§ TASK REQUIREMENTS: Take the data below and copy exactly the lines starting at the one with "const glasses = new THREE.Group();" and finishing at the one with "zip(*points))), Vector(map(max, zip(*points)))", both included.

§ SOURCE RECORDS:
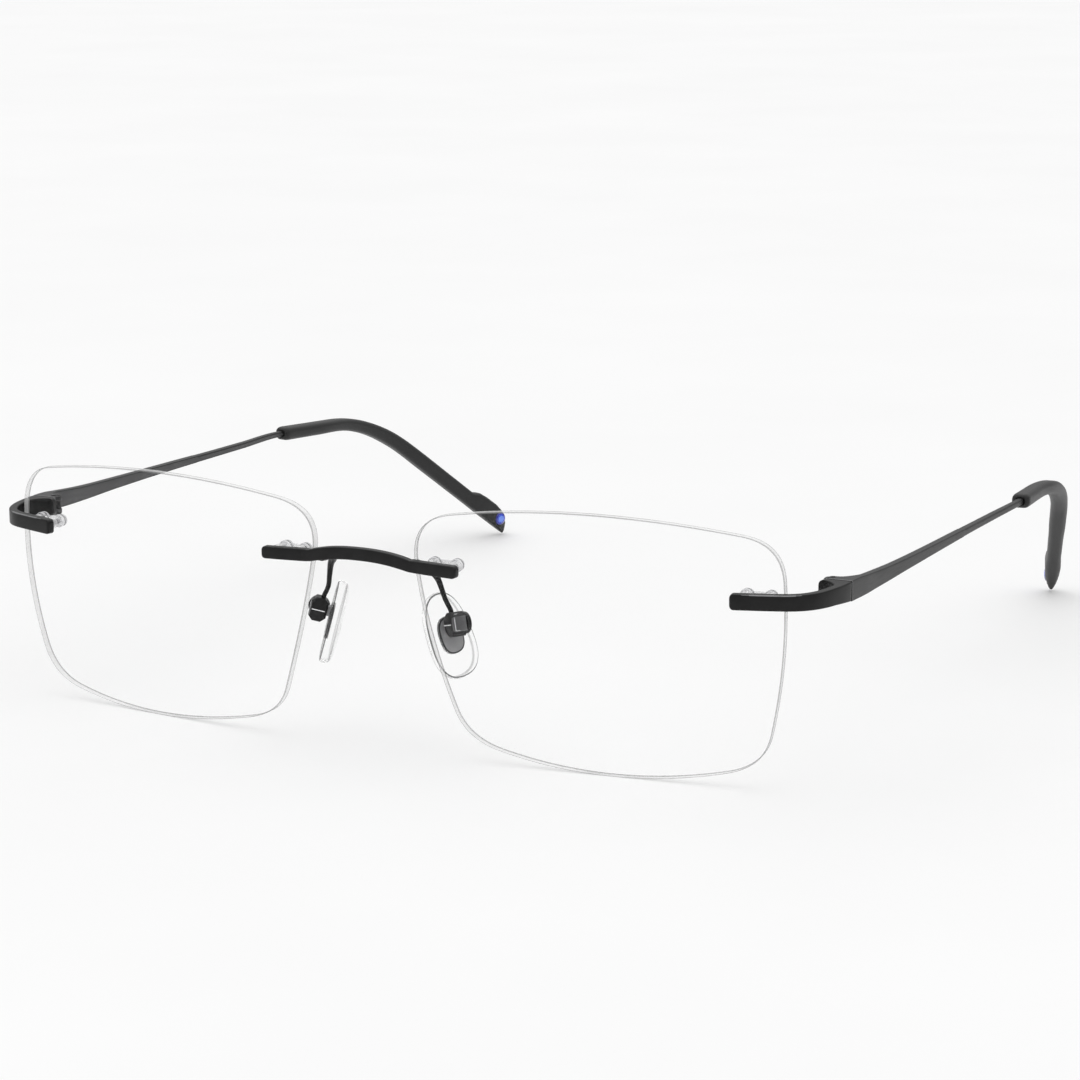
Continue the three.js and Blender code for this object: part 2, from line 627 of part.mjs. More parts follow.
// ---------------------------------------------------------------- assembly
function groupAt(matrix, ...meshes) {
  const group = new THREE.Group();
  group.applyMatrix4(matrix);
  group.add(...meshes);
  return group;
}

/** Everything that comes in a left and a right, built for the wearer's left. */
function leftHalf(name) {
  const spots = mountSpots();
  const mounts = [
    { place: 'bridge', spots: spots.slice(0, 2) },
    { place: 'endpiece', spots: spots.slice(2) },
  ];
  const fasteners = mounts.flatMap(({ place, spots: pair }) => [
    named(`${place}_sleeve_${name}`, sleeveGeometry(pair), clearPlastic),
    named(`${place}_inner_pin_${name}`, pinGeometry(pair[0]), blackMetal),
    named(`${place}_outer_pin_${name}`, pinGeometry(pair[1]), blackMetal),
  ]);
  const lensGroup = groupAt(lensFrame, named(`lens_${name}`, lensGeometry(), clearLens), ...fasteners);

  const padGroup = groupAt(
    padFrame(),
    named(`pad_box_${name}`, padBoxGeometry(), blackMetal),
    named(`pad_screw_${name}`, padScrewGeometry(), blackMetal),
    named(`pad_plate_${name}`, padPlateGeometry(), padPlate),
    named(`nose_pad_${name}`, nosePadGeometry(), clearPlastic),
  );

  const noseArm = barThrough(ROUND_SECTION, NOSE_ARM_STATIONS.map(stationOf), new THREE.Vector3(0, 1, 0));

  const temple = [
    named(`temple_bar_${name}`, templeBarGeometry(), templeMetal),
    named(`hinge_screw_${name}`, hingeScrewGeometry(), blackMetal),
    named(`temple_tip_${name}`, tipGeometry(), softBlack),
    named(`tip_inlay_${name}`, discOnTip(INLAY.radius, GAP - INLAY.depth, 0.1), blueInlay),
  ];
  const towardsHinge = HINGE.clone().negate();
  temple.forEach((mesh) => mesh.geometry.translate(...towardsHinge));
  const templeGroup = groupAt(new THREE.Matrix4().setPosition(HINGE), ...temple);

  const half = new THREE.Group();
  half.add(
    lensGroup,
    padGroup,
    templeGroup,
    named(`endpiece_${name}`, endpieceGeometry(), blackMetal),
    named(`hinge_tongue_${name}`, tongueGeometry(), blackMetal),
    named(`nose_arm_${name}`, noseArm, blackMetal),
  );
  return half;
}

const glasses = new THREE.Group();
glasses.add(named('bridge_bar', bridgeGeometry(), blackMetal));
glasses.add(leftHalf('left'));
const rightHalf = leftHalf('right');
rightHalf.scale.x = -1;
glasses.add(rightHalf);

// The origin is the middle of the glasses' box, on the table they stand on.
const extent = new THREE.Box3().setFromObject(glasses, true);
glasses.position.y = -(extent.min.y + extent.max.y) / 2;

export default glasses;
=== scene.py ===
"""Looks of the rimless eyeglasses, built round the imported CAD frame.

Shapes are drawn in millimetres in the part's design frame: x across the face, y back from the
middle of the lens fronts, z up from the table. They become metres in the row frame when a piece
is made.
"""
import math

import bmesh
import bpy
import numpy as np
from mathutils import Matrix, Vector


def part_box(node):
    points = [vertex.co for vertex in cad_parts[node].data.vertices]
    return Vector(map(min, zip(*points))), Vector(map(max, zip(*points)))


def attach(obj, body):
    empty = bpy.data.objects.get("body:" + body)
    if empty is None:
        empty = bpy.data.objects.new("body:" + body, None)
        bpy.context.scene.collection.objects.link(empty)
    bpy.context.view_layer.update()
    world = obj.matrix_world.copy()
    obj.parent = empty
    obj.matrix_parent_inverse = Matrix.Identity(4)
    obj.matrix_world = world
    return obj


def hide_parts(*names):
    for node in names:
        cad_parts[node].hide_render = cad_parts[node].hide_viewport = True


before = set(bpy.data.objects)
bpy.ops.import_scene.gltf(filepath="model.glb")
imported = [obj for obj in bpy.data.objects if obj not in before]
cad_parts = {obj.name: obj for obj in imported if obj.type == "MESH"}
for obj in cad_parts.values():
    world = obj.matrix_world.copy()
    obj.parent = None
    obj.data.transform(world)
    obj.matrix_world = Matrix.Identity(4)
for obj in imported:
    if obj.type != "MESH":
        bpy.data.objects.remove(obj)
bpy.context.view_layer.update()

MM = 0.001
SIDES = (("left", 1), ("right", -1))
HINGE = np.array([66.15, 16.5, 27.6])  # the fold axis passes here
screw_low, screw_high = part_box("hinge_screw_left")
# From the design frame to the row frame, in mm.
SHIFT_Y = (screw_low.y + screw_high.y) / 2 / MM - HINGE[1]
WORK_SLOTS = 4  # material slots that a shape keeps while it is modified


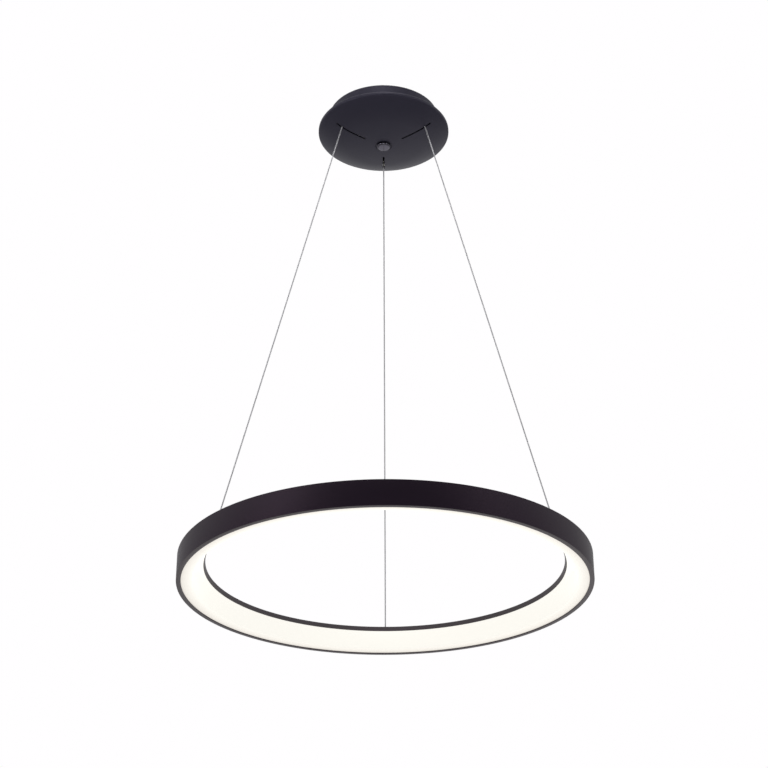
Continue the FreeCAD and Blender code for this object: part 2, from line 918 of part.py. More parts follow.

§ TASK RESULT:
const glasses = new THREE.Group();
glasses.add(named('bridge_bar', bridgeGeometry(), blackMetal));
glasses.add(leftHalf('left'));
const rightHalf = leftHalf('right');
rightHalf.scale.x = -1;
glasses.add(rightHalf);

// The origin is the middle of the glasses' box, on the table they stand on.
const extent = new THREE.Box3().setFromObject(glasses, true);
glasses.position.y = -(extent.min.y + extent.max.y) / 2;

export default glasses;
=== scene.py ===
"""Looks of the rimless eyeglasses, built round the imported CAD frame.

Shapes are drawn in millimetres in the part's design frame: x across the face, y back from the
middle of the lens fronts, z up from the table. They become metres in the row frame when a piece
is made.
"""
import math

import bmesh
import bpy
import numpy as np
from mathutils import Matrix, Vector


def part_box(node):
    points = [vertex.co for vertex in cad_parts[node].data.vertices]
    return Vector(map(min, zip(*points))), Vector(map(max, zip(*points)))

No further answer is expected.